▶ **Written request**
Using the listing below, set down each line from the line containing "doc.recompute()" through the line containing "bpy.context.scene.collection.objects.link(empty)", both ends included, exactly and with nothing added.

Modeling code records

★ ★ ★ ★ ★

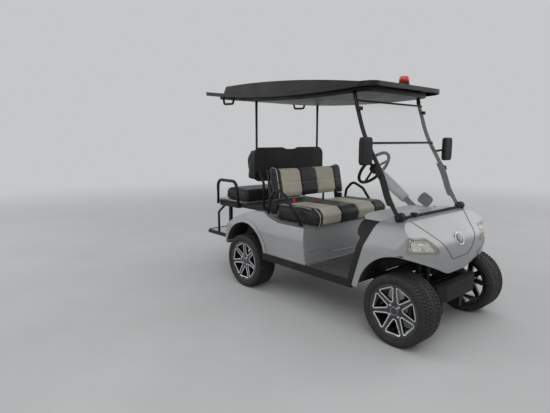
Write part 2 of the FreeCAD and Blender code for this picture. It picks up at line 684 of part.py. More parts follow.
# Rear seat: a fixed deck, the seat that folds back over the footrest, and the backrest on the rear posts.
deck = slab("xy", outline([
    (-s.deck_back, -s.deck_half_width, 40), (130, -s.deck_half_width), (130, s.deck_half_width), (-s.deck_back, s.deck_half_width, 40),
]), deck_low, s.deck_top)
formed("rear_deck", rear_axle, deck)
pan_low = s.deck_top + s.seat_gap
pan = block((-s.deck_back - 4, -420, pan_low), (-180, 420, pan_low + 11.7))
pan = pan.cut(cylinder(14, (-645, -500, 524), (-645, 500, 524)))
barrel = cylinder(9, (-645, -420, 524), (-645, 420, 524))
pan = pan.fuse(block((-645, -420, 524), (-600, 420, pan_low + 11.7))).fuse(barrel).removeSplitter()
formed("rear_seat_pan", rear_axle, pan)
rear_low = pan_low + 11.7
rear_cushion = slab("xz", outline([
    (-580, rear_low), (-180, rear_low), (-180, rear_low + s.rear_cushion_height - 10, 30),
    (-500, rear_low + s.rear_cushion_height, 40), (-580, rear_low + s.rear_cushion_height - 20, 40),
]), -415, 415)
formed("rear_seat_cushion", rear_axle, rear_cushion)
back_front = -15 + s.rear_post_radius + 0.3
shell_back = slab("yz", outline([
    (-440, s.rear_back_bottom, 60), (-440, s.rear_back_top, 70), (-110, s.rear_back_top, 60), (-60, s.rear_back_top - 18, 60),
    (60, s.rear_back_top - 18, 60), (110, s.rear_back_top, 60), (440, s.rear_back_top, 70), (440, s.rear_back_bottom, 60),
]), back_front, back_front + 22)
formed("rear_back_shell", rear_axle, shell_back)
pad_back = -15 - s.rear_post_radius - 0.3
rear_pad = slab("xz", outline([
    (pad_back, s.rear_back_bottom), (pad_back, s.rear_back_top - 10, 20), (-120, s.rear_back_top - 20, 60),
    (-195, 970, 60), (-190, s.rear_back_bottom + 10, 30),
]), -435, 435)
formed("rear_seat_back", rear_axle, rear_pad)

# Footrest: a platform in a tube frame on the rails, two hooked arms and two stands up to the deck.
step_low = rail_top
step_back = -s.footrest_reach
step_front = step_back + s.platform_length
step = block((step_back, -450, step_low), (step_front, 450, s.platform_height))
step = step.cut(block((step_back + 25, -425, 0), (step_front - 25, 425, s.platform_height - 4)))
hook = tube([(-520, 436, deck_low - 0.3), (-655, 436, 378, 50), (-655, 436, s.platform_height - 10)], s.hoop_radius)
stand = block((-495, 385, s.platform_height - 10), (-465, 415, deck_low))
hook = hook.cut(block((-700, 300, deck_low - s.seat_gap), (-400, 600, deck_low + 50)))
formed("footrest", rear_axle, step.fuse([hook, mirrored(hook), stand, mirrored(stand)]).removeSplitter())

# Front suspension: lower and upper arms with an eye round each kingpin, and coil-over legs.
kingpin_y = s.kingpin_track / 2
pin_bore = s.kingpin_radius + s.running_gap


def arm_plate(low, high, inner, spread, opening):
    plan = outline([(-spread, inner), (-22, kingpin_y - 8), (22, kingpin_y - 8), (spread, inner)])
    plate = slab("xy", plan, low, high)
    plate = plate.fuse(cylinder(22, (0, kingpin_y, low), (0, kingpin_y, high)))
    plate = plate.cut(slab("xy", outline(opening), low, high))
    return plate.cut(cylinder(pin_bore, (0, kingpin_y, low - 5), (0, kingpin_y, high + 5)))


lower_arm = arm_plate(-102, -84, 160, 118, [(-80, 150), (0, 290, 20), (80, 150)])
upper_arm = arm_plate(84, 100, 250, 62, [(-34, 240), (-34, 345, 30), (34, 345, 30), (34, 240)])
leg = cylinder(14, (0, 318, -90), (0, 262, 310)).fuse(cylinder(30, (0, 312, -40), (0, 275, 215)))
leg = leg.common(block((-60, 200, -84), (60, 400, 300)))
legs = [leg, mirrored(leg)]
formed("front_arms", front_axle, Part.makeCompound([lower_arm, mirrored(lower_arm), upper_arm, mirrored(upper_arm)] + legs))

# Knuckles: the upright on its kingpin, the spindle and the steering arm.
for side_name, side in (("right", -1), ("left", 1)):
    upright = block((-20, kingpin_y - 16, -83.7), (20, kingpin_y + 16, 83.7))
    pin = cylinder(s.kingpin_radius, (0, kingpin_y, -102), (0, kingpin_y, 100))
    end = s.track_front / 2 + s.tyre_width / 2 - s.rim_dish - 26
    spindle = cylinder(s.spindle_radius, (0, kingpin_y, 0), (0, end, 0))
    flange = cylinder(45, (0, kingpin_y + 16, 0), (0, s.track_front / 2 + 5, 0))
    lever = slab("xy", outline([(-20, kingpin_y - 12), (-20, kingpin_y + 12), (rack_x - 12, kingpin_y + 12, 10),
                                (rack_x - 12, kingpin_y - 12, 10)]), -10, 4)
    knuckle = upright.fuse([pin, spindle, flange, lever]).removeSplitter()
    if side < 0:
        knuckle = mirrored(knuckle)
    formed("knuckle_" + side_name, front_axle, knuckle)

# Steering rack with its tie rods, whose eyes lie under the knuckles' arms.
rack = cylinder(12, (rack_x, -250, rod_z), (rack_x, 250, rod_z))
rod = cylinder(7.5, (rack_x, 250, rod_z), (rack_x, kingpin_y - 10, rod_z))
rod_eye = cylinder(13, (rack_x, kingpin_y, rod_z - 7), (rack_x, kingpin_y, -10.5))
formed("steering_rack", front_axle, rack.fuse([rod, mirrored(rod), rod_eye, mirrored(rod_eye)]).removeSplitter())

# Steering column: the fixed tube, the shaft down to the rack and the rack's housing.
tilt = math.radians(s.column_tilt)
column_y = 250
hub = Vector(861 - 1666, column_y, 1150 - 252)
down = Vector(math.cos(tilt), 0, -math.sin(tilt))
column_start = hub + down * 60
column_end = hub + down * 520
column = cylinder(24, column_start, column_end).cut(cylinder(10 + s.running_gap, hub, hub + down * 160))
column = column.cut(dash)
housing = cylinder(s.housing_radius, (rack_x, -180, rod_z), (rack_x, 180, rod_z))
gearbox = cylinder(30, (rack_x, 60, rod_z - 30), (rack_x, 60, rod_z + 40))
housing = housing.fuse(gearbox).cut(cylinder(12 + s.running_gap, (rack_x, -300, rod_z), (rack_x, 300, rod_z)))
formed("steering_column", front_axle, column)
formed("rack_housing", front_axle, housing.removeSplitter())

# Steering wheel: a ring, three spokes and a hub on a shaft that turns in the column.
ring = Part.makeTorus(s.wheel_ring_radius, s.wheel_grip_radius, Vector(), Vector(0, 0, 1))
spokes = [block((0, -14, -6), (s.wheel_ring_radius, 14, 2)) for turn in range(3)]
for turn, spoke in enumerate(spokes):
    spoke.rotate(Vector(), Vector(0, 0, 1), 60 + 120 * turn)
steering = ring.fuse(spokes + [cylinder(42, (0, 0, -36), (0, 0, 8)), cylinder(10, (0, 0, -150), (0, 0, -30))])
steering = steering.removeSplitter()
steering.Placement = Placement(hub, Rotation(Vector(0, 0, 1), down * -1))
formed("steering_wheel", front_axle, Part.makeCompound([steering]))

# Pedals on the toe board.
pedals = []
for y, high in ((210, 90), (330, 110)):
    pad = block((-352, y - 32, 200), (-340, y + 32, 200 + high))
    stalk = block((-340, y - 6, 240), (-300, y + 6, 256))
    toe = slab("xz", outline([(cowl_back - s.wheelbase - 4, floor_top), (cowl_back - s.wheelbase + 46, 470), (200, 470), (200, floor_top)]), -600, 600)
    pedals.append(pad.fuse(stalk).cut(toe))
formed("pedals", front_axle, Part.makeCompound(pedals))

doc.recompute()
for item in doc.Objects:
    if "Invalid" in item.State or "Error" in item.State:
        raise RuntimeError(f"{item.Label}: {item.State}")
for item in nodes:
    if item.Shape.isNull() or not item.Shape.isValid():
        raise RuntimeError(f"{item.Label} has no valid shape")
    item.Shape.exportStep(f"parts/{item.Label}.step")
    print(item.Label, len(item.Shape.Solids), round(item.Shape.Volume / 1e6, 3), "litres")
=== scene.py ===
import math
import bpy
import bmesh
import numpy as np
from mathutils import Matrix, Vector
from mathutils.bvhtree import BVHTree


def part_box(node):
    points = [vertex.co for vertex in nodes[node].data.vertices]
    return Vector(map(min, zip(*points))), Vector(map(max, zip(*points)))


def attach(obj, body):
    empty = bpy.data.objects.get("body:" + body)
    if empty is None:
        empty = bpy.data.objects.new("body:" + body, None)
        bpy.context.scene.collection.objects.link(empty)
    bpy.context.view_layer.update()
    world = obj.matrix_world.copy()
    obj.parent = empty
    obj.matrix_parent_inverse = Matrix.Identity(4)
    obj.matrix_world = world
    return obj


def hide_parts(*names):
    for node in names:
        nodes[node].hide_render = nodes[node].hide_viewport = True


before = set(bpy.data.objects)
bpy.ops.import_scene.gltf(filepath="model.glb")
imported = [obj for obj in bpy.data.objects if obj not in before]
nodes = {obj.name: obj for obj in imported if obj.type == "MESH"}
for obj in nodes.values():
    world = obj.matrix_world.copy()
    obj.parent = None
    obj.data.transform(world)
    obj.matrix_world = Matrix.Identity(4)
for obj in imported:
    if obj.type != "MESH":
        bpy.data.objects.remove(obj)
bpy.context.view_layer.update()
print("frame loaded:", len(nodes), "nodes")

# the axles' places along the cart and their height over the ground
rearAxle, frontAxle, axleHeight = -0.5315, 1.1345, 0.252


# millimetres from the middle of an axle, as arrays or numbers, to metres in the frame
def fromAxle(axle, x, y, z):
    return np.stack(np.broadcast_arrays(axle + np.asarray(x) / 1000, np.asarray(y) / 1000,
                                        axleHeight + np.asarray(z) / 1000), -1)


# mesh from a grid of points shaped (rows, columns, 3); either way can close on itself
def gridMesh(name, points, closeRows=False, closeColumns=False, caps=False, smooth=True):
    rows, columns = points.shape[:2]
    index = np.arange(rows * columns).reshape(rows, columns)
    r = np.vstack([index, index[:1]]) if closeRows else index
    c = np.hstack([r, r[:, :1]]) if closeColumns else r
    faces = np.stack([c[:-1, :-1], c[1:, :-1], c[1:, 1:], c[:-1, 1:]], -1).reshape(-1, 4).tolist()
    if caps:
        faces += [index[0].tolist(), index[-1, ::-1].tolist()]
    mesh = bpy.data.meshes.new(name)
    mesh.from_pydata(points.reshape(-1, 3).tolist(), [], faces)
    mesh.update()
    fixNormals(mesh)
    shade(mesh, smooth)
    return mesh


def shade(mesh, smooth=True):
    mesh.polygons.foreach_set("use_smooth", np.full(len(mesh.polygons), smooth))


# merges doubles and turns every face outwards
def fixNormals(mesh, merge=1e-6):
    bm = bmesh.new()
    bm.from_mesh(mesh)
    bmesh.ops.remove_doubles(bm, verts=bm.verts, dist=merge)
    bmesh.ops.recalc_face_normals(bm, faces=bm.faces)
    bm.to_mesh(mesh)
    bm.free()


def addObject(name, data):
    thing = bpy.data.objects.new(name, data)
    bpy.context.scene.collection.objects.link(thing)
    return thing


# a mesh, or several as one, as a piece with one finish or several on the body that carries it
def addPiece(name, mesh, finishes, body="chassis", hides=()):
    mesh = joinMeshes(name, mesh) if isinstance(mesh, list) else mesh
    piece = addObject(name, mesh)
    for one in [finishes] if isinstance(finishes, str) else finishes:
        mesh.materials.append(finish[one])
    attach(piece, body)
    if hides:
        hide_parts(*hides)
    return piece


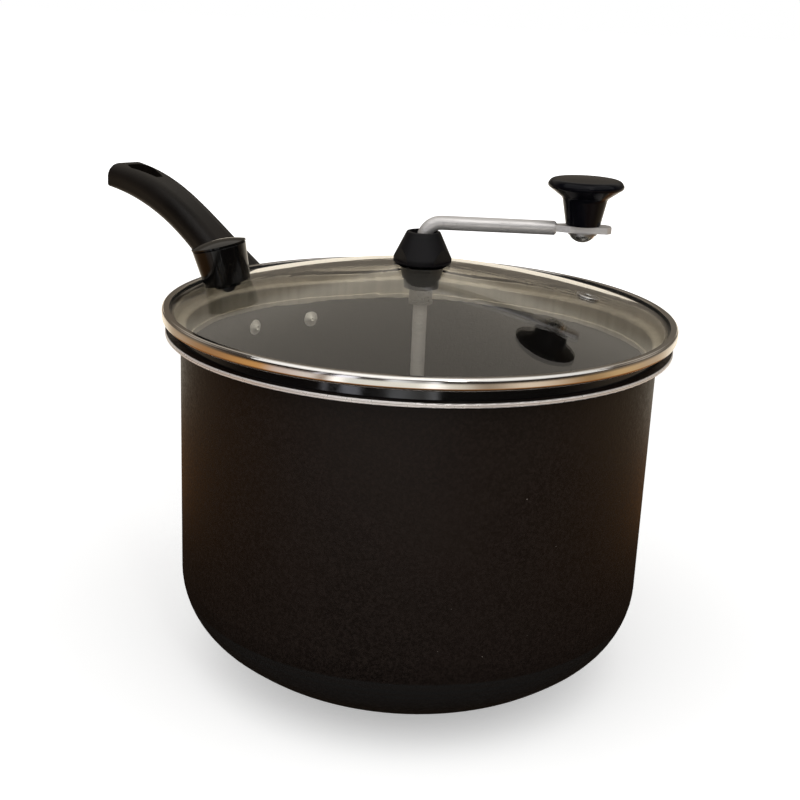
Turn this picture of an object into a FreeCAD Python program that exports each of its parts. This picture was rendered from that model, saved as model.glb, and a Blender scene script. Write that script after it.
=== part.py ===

★ ★ ★ ★ ★

▶ **The output**
doc.recompute()
for item in doc.Objects:
    if "Invalid" in item.State or "Error" in item.State:
        raise RuntimeError(f"{item.Label}: {item.State}")
for item in nodes:
    if item.Shape.isNull() or not item.Shape.isValid():
        raise RuntimeError(f"{item.Label} has no valid shape")
    item.Shape.exportStep(f"parts/{item.Label}.step")
    print(item.Label, len(item.Shape.Solids), round(item.Shape.Volume / 1e6, 3), "litres")
=== scene.py ===
import math
import bpy
import bmesh
import numpy as np
from mathutils import Matrix, Vector
from mathutils.bvhtree import BVHTree


def part_box(node):
    points = [vertex.co for vertex in nodes[node].data.vertices]
    return Vector(map(min, zip(*points))), Vector(map(max, zip(*points)))


def attach(obj, body):
    empty = bpy.data.objects.get("body:" + body)
    if empty is None:
        empty = bpy.data.objects.new("body:" + body, None)
        bpy.context.scene.collection.objects.link(empty)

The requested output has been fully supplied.